The biggest surprise of the evening was youngster quintet Panda from Oakland. They may sing about things like notes passed in high school classes, but they’ve got a bit of old school jazz and soul to their pop catchiness and the lead singer reminded me just a bit of Jack White on songs like “Chinatown” and “Carry On” with his scratchy vocals. On other tracks he was all charisma and stage presence—something all five guys have in spades—over exaggerating hand gestures and spewing comic banter. Their act is rough and they occasionally come off as trying too hard, but they walked off stage leaving me impressed by their musical ability and potential.

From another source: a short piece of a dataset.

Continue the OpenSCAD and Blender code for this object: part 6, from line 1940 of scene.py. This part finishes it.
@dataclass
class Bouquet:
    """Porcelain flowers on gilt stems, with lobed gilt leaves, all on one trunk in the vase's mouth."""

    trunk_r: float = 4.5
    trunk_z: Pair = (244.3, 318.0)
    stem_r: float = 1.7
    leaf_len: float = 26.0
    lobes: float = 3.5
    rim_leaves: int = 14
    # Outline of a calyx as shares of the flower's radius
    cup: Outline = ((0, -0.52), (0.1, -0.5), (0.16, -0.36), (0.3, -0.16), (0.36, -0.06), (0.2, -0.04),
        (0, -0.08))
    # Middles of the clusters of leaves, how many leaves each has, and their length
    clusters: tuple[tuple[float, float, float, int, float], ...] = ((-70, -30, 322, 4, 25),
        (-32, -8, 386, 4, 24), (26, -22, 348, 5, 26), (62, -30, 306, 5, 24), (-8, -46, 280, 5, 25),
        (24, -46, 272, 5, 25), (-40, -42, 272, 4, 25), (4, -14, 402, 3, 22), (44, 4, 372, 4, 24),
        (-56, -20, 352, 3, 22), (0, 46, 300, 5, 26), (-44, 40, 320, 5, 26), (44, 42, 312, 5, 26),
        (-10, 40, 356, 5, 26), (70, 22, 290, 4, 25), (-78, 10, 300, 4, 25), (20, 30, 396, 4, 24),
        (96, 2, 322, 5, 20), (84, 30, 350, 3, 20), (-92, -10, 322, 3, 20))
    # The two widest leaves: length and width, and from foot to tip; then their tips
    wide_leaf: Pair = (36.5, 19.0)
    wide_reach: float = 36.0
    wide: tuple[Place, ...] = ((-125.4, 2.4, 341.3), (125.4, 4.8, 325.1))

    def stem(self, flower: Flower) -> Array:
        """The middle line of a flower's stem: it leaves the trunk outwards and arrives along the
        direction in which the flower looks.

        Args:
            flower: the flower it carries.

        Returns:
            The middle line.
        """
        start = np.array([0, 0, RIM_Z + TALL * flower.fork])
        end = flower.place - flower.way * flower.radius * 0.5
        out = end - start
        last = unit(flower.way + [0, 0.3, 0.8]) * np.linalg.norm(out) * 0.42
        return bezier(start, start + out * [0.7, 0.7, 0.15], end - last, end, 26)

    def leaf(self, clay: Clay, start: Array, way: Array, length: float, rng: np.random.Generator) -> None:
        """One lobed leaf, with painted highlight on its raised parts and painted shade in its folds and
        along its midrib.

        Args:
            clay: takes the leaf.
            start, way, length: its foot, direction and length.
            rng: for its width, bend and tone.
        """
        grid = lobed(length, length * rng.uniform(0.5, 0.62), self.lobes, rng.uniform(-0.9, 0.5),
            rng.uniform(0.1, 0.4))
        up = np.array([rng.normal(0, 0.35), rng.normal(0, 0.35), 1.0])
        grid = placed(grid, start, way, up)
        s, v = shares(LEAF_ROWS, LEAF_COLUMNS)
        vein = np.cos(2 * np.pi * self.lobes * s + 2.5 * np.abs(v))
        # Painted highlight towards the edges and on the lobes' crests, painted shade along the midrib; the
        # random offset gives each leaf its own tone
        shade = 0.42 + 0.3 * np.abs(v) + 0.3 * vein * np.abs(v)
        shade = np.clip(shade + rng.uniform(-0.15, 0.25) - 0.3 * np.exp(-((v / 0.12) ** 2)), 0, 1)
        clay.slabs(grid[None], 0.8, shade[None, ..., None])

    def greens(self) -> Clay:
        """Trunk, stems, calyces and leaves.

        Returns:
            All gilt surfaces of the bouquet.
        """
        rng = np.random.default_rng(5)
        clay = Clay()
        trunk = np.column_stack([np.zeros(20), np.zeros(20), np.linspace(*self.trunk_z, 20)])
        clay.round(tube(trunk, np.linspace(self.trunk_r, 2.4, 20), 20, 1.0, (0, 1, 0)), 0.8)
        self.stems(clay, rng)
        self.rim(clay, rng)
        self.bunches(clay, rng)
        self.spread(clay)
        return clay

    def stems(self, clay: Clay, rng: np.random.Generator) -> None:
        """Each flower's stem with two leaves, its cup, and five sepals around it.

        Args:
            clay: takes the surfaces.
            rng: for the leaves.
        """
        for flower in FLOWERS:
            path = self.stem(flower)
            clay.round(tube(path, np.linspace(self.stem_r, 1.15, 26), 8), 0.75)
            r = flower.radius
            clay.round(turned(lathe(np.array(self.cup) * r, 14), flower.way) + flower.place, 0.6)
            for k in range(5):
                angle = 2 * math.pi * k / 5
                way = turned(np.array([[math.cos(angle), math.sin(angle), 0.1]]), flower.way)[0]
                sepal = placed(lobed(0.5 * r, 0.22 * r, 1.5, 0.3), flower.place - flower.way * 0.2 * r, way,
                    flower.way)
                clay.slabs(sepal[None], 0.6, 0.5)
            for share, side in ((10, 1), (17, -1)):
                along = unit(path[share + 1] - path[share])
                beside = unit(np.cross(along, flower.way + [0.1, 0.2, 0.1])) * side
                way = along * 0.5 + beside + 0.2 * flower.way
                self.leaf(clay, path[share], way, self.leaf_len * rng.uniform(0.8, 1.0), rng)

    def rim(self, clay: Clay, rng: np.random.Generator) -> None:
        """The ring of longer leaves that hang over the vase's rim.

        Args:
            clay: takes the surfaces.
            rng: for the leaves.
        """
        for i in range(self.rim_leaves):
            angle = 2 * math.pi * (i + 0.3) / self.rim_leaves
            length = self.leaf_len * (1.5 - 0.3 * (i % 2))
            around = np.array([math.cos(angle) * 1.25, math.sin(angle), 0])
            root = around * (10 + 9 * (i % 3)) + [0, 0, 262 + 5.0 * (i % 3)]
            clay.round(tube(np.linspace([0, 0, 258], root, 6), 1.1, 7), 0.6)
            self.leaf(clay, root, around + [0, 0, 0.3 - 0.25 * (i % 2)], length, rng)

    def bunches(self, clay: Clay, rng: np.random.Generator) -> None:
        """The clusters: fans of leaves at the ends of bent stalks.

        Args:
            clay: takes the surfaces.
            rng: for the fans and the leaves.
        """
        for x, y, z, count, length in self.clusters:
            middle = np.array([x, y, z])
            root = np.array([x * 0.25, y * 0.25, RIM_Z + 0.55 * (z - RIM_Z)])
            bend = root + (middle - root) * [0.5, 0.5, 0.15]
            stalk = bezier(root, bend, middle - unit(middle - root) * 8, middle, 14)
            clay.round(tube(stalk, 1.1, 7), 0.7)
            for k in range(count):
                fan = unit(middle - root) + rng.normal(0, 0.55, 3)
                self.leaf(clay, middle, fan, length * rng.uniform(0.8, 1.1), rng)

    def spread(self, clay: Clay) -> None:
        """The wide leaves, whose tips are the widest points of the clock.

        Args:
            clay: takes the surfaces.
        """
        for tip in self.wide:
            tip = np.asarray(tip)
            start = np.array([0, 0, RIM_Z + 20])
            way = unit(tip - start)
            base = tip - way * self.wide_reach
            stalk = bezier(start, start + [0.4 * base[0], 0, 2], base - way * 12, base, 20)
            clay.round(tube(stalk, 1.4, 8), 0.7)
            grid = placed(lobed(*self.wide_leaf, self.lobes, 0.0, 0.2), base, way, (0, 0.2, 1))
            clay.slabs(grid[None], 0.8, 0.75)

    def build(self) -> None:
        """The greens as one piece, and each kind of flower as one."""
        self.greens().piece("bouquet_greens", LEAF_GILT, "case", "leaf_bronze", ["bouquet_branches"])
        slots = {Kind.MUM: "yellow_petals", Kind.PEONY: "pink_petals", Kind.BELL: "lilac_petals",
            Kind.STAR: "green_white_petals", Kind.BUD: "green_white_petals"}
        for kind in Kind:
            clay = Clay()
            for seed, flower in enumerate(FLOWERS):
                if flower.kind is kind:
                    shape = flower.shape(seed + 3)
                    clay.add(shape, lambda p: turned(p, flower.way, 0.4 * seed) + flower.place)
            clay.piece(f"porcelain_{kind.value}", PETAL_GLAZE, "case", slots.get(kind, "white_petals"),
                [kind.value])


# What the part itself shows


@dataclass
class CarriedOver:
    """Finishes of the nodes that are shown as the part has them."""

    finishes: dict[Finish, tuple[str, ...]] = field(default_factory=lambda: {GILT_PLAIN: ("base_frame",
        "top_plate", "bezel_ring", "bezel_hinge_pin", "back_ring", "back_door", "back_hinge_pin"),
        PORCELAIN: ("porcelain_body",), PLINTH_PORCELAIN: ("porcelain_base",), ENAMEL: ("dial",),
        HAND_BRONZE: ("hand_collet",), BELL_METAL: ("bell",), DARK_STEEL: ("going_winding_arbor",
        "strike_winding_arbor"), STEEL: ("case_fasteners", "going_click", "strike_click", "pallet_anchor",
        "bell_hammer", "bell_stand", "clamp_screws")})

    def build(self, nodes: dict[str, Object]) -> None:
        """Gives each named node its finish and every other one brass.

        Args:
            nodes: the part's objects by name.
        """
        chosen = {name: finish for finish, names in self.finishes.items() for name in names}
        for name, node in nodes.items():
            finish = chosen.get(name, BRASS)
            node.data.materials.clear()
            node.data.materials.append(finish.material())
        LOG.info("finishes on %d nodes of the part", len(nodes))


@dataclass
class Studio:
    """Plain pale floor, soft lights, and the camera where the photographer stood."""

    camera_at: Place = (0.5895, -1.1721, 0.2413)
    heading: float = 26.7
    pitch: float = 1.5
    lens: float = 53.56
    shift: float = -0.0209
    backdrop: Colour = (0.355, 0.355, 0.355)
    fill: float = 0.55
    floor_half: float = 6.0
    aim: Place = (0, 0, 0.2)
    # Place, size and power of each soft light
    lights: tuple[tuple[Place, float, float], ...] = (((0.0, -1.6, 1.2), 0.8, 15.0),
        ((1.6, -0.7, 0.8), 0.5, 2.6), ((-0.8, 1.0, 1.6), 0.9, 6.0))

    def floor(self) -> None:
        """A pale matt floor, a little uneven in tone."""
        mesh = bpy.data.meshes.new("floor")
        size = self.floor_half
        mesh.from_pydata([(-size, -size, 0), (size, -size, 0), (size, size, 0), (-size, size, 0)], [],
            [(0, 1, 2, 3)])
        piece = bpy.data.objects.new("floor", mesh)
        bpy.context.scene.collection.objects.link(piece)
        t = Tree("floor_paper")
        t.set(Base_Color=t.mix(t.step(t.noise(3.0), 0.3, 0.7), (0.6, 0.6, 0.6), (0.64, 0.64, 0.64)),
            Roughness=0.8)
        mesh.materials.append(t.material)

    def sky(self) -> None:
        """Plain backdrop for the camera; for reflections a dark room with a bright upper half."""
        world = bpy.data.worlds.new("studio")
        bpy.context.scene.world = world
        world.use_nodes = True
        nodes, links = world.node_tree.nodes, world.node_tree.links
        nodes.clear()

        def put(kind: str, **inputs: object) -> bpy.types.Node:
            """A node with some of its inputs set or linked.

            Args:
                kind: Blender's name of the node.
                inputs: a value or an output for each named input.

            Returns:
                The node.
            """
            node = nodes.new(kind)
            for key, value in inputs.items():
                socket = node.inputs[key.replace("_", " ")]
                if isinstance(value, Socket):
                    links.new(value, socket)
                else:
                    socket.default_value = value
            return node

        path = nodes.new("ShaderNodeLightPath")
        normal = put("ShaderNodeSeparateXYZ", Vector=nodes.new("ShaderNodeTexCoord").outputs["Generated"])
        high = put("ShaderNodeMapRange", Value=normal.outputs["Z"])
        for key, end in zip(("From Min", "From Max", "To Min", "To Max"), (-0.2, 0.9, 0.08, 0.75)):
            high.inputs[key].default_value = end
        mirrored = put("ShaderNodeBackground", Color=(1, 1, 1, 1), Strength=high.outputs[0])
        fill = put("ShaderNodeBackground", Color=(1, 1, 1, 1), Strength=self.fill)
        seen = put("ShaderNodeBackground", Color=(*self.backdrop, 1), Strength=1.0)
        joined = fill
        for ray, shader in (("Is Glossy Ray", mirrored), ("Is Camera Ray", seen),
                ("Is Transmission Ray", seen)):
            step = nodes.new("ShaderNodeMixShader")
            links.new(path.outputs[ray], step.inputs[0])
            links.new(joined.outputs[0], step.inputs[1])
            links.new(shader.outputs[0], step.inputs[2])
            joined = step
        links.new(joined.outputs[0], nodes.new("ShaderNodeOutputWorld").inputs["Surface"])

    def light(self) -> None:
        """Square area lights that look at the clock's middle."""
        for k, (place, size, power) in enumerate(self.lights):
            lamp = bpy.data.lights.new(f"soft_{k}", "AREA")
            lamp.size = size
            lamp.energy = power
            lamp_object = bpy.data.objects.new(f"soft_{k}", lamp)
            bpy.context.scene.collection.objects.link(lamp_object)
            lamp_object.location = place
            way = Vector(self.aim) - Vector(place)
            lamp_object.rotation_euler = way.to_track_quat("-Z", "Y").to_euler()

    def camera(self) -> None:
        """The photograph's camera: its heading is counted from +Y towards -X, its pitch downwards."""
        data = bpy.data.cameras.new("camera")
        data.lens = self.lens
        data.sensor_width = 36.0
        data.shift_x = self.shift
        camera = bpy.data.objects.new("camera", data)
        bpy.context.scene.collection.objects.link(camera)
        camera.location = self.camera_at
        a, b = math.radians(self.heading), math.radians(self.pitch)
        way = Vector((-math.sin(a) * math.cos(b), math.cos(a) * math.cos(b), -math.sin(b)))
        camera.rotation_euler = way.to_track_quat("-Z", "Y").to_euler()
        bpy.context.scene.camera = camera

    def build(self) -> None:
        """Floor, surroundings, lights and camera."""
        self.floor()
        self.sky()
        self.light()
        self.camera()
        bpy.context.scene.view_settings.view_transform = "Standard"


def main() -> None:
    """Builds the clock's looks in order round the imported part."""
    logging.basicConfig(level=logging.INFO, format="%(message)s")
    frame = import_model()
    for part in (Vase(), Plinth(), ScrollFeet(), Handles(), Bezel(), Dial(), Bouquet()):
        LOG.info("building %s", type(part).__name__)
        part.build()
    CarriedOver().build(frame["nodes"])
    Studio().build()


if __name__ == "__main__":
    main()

And while I’d say Minipop didn’t disappoint, I have a feeling some of the others in attendance might disagree. The quartet’s melodic, sometimes atmospheric pop tunes didn’t mesh well with the exuberance of the other bands and it was obvious that abundant energy is why most of the audience was there. Their set was like taking a nap in the middle of a marathon—something I myself appreciated but found others rudely talking through. Singer Kanne’s searing voice pierced the stuffy air through songs like “Precious” and “Like I Do” from A New Hope. The low lighting suited the soft songs, but added to the disconnect between Panda’s bash over the head and Minipop’s sweet hugs.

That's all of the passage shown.